2.  A new section which collects hospital policies, maintains the policies and list of limitations on certain services online, and requires all hospitals to submit these policies and lists within 60 days of the effective date of the new rule.  The proposed new section is reproduced below:

New Section WAC 246-310-XXX Collection of Hospital Policies

1) Every hospital must submit to the department its following policies related to access to care:

a) Admission;

b) Non-discrimination;

c) End of life care; and

d) Reproductive health care.

2) If the effect of one or more of a hospital’s policies required under subsection (1) of this section limits or excludes access to services authorized by law, the hospital must submit to the department a list of services that are limited or not available at the facility.

3) The department shall post a copy of the policies received under subsection (1) of this section and lists received under subsection (2) of this section on its website.

4) If the hospital makes changes to any of the policies listed under subsection (1) of this section, it must submit a copy of the changed policy to the department within thirty days after the hospital approves of the changes.

5) No later than sixty days following the effective date of this rule each hospital must submit to the department the documents identified under subsections (1) and (2) of this section.

These proposed rules will have an impact on future transactions and existing hospitals.  The proposed revisions will be discussed at an August 5th workshop located at the Department of Health.

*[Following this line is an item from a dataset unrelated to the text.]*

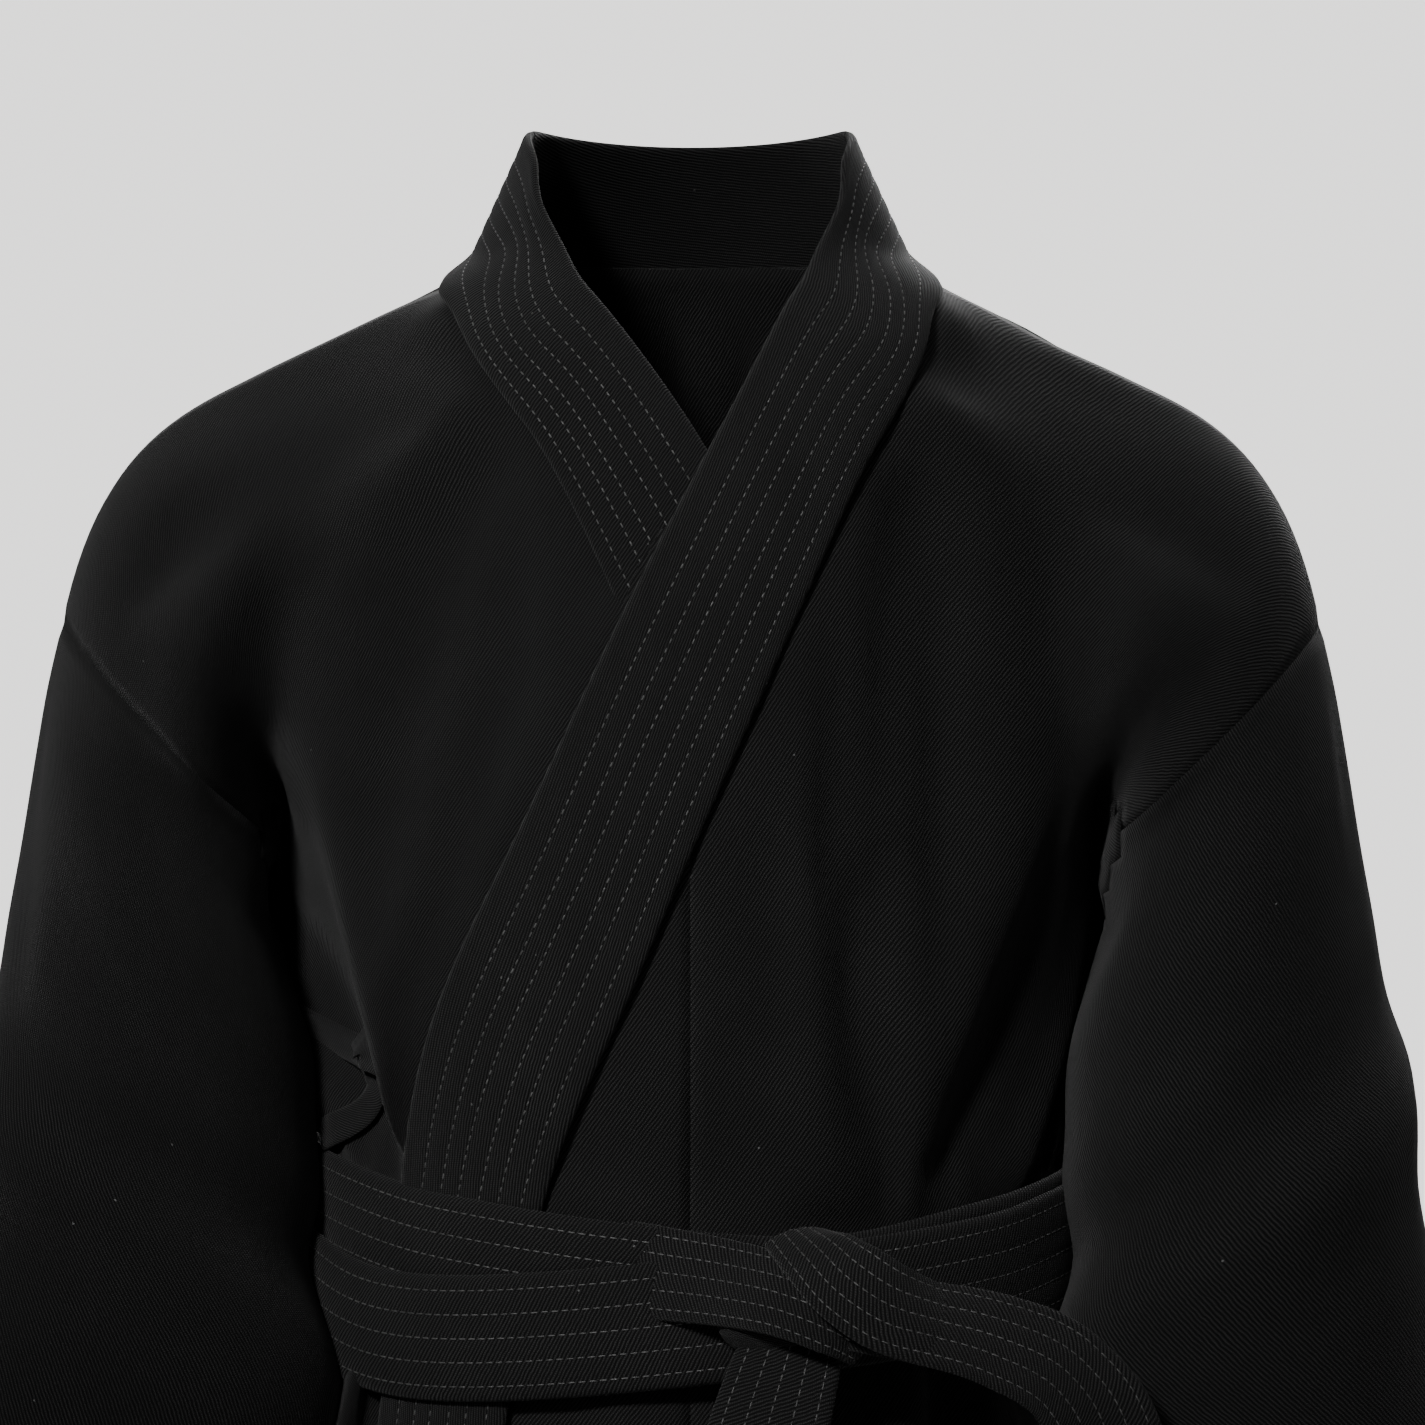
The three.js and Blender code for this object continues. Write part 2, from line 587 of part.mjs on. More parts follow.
const waistband = sheet(
  (u, v, lift) => onForm(HIPS, 360 * u, SEAT.top + 1 + v * WAISTBAND_HEIGHT, lift),
  NECK_STEPS,
  1,
  -CLOTH - LAYER_GAP,
  CLOTH / 2,
  true,
);
const drawstring = (side) =>
  sheet(
    (u, v, lift) => onForm(HIPS, side * (4 + 3 * u) + (v - 0.5) * 4, SEAT.top + 20 - 90 * u, lift),
    6,
    1,
    CLOTH / 2 + LAYER_GAP,
    CLOTH / 2 + LAYER_GAP + 1.2,
  );

// ---- The uniform --------------------------------------------------------------------------------
const twill = new THREE.MeshStandardMaterial({ color: 0x0b0b0c, roughness: 0.85, metalness: 0 });
const bandCloth = new THREE.MeshStandardMaterial({ color: 0x0c0c0d, roughness: 0.8, metalness: 0 });
const beltCloth = new THREE.MeshStandardMaterial({ color: 0x0e0e10, roughness: 0.75, metalness: 0 });
const tape = new THREE.MeshStandardMaterial({ color: 0x0a0a0b, roughness: 0.9, metalness: 0 });

const uniform = new THREE.Group();
const put = (name, made, material) => {
  const mesh = new THREE.Mesh(geometryOf(made), material);
  mesh.name = name;
  uniform.add(mesh);
};
const putPair = (name, made, material) => {
  put(`left_${name}`, made, material);
  put(`right_${name}`, mirrored(made), material);
};

put("left_front", leftFront, twill);
put("left_overlap_panel", leftOverlap, twill);
put("right_front", rightFront, twill);
put("right_overlap_panel", rightOverlap, twill);
putPair("back", back.intersect(leftHalf), twill);
put("shoulder_lining", lining, twill);
putPair("underarm_gusset", gusset, twill);
putPair("upper_sleeve", upperSleeve, twill);
putPair("lower_sleeve", lowerSleeve, twill);
putPair("vent_patch", ventPatch, twill);
put("left_lapel", leftBand, bandCloth);
put("right_lapel", rightBand, bandCloth);
put("collar_back", collarBack, bandCloth);

put("belt_first_wrap", firstWrap, beltCloth);
put("belt_second_wrap", secondWrap, beltCloth);
put("belt_knot_core", knotCore, beltCloth);
put("belt_knot_wrap", knotWrap, beltCloth);
put("belt_left_tail", leftTail, beltCloth);
put("belt_right_tail", rightTail, beltCloth);

put("outer_tie_loop", outerTieLoop, tape);
put("outer_tie_knot", tieKnot, tape);
put("inner_tie_front", innerTie(50, 67), tape);
put("inner_tie_side", innerTie(68, 86), tape);

putPair("trouser_leg", upperLeg, twill);
putPair("trouser_shin", lowerLeg, twill);
put("trouser_gusset", crotchGusset, twill);
put("trouser_waistband", waistband, twill);
put("left_drawstring", drawstring(1), tape);
put("right_drawstring", drawstring(-1), tape);

export default uniform;
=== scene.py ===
"""A black martial arts uniform: wrapped jacket, tied belt and trousers.

The jacket cloth is cut flat, hung on a temporary wearer form, belted and left to settle.
The bands, belt, knot, ties and trousers are then built over it, in metres.
Azimuth 0 looks along +Y, the front of the uniform faces -Y and +X is the wearer's left.
"""

from __future__ import annotations

import logging
import math
from dataclasses import dataclass, field
from enum import Enum

import bmesh
import bpy
import numpy as np
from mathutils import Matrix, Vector
from mathutils.bvhtree import BVHTree

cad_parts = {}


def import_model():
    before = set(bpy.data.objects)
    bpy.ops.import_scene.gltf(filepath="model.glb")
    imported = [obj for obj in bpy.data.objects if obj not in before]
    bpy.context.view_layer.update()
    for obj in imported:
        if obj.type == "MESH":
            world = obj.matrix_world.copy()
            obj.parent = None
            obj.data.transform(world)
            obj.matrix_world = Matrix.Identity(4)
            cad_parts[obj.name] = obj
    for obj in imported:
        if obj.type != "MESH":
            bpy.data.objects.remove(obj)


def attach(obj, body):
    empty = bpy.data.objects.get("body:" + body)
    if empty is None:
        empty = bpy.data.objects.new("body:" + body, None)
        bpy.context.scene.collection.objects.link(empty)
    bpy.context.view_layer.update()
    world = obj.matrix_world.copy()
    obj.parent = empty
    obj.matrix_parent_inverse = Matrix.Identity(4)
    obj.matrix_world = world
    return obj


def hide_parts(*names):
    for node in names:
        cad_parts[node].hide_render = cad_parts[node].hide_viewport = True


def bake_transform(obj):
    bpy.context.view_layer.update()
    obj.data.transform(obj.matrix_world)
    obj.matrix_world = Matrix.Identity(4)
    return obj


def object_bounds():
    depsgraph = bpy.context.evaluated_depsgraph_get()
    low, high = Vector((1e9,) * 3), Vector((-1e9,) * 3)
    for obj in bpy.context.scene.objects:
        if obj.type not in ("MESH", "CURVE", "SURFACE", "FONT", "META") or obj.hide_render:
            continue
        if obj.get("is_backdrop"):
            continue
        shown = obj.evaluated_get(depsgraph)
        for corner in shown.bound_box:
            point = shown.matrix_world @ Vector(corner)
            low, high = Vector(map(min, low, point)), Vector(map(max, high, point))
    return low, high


LOG = logging.getLogger("uniform")
MM = 0.001
SEED = 11

# Driving sizes of the garment, in metres.
CLOTH_THICK = 0.0013
BAND_WIDTH = 0.050
BELT_WIDTH = 0.040
BELT_THICK = 0.0030
JACKET_LENGTH = 0.600
SHOULDER = 0.25          # centre back to the sleeve seam, measured on the flat cut
ARMHOLE = 0.18           # depth of the flat sleeve at the seam
SLEEVE_LENGTH = 0.34
VENT_TOP = 0.47          # where the side vents begin, below the shoulder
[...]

If you would like further information about these proposed rules or certificate of need in general please contact Elana Zana.

CA Surgeon Stripped of Medicaid Funding for Failure to Treat HIV Positive Patient

On July 18th, the U.S. Department of Health and Human Services announced that a California surgeon who refused to treat a patient based solely on the patient’s condition as HIV positive would lose Medicaid funding.  The surgeon had refused to perform necessary back injury and a resulting investigation by the HHS Office of Civil Rights found the surgeon had discriminated against the patient in violation of federal laws.  The violation ultimately resulted in an action to ensure compliance with federal civil rights laws and eventually the surgeon’s loss of the federal funding.

The determination underscores the need for health care providers to make best efforts to ensure patients and prospective patients who fall within protected classes receive the same treatment and standards of care as any other patient.  Failing to do so can jeopardize federal funding and also expose the provider to a range of potential claims for violations of federal and state workplace laws.

The fundamental steps to help avoid claims and liability are:

●             Have effective policies:  Providers should have written policies prohibiting discrimination and harassment.  Having an effective policy notifies all employees that discrimination and harassment will not be tolerated, and helps set a tone for conduct in the workplace.

●             Train up supervisors and staff:  All supervisors and staff should be fully aware of workplace discrimination and harassment laws and how to respond to potential problems.  Training helps prevent claims, allows problems to be identified and addressed early on, and provides vital potential evidence that the employer took reasonable steps to prevent improper behavior.

●             Familiarize yourself and staff with Medicaid rules:  Washington State Medicaid provider requirements obligate participating providers to provide all services without discriminating on the grounds of “race, creed, color, age, sex, sexual orientation, religion, national origin, marital status, the presence of any sensory, mental or physical handicap, or the use of a trained dog guide or service animal by a person with a disability.”  In addition, WA Medicaid allows termination of a provider relationship for discriminating in furnishing health care services as prohibited by federal statute.